Take joy in the success of others and stop looking at people you think are unworthy.
Put that energy into your art. Every minute you focus on negatives you can't control is a minute stolen from your art.
#9: Every -ism you ever heard of is a thing in comics, and that is not going away, including from all the people who complain about -isms.
If you last long enough - and I did - you will have the satisfaction of seeing people who were ten years younger than you who were sneering to everyone how you were over the hill at age 38 - now they are in their 40's, they are having trouble getting work, looking vaguely haunted, and regretting they ever put their birth date on their bio.
When that happens, don't gloat, it's unbecoming.
That last was a note to myself.
I work in the music industry, running a small northern California music venue and working with mostly local area bands. So many of them don't understand "The Work" that has to go into "making it," and even less of the area musicians understand that they're not going to "make it." It's very much a world of, you do it because you love it.
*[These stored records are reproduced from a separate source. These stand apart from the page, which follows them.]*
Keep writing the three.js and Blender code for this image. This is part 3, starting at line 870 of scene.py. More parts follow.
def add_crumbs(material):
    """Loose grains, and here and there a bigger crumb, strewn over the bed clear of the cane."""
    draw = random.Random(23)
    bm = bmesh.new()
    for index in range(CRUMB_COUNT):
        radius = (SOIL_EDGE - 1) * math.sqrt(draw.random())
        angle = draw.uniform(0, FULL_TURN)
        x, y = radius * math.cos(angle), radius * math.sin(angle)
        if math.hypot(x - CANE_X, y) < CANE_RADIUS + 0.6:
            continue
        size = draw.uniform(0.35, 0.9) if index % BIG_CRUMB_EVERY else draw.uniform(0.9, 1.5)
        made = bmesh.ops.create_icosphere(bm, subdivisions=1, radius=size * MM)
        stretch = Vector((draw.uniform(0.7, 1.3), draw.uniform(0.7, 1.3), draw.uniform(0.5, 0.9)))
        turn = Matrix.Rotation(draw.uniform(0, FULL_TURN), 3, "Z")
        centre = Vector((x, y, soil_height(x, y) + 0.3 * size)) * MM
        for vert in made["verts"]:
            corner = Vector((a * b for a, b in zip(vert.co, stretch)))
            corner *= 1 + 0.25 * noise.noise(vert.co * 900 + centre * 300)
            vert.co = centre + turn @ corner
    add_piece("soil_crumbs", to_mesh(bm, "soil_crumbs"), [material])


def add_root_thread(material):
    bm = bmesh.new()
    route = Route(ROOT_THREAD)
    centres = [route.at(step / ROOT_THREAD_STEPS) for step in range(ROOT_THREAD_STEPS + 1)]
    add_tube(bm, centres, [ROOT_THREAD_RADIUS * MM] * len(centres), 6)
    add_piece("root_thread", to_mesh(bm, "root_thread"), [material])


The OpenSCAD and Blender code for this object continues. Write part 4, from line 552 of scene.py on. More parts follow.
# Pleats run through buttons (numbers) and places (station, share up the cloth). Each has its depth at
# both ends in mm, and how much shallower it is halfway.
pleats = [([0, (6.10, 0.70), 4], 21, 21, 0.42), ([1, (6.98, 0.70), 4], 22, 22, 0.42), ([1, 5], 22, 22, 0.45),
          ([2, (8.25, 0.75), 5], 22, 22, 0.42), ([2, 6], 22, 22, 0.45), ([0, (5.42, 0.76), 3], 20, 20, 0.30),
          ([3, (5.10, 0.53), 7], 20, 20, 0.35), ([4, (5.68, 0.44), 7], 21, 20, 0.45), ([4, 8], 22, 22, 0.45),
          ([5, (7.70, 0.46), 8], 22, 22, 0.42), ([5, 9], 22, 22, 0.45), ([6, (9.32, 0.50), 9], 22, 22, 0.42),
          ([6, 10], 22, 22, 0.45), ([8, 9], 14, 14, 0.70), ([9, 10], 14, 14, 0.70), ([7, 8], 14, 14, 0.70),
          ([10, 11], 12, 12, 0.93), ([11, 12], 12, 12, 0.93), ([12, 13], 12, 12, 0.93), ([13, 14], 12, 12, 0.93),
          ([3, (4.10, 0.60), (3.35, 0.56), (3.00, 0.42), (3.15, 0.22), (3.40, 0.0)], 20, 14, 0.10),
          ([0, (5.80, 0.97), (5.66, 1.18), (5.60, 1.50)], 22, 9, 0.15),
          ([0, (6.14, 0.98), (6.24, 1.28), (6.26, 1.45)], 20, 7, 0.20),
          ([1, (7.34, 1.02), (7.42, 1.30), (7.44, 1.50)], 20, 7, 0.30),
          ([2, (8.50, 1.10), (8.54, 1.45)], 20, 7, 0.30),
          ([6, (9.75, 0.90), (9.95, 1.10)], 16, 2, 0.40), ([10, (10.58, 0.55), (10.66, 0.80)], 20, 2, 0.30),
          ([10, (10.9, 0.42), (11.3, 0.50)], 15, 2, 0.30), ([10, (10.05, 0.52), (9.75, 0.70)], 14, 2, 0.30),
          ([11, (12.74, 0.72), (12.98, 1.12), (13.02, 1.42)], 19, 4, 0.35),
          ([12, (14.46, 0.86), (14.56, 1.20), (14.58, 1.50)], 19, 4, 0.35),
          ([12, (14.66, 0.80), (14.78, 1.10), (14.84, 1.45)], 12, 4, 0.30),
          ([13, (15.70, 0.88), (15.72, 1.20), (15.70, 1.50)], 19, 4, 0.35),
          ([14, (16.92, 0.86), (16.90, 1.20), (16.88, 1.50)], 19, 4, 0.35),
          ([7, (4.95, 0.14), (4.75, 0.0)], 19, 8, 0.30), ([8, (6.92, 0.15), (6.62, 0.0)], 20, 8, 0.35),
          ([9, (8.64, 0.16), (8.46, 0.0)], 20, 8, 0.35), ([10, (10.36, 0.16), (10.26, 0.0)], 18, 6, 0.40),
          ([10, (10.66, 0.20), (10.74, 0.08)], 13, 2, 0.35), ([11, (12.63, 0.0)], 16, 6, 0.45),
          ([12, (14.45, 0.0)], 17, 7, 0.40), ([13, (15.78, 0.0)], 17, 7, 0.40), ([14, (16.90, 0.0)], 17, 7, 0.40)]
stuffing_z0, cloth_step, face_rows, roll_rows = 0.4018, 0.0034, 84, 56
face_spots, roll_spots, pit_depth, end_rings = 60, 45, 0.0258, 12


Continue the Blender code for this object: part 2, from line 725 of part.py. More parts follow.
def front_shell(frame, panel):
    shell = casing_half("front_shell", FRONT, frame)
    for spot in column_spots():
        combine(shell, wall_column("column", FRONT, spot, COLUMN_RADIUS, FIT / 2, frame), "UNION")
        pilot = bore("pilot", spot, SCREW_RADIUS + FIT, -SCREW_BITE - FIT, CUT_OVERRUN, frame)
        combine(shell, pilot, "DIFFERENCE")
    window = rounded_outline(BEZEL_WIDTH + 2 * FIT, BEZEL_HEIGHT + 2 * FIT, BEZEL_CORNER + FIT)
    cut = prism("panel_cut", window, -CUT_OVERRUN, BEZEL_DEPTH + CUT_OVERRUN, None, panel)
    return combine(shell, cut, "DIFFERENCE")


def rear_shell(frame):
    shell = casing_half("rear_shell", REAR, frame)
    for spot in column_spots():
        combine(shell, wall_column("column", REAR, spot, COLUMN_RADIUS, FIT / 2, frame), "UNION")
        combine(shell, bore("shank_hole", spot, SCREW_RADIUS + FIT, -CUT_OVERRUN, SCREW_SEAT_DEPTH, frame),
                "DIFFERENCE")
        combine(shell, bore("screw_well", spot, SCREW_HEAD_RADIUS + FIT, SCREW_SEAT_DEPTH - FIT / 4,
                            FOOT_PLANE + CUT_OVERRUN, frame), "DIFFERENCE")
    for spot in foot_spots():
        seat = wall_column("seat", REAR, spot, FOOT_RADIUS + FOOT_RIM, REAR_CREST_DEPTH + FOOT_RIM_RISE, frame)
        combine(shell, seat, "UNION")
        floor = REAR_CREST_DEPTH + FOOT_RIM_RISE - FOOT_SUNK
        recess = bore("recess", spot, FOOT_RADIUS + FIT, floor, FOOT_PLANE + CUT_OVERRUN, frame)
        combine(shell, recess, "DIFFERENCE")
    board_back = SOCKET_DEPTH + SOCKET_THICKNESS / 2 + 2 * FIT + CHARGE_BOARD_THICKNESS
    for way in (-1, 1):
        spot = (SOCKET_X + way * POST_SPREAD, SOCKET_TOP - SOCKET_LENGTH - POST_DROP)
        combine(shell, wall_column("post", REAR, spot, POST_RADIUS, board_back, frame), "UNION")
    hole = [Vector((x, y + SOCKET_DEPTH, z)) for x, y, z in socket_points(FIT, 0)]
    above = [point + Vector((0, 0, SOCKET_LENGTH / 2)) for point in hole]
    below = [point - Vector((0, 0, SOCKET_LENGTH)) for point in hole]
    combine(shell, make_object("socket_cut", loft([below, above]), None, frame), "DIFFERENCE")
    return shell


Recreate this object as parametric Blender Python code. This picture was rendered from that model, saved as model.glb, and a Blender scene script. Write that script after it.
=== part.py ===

I really enjoy reading these kind of posts about the comics and publishing industry art large, the worlds are so very similar and i get so many great lessons that i can take back to my music world and apply them to my job. Lots of great insight and real advice that applies to the music world is right here in this, and a lot of your writing. Thank you so much for putting so much of this out there. It really is something meaningful.
I learned a lot from this post, and it also cemented a lot more of the ideas and ideals i already had. ❤️
Word!! Been through a lot of that and learned from those hard lessons. Thanks for sharing such wisdom.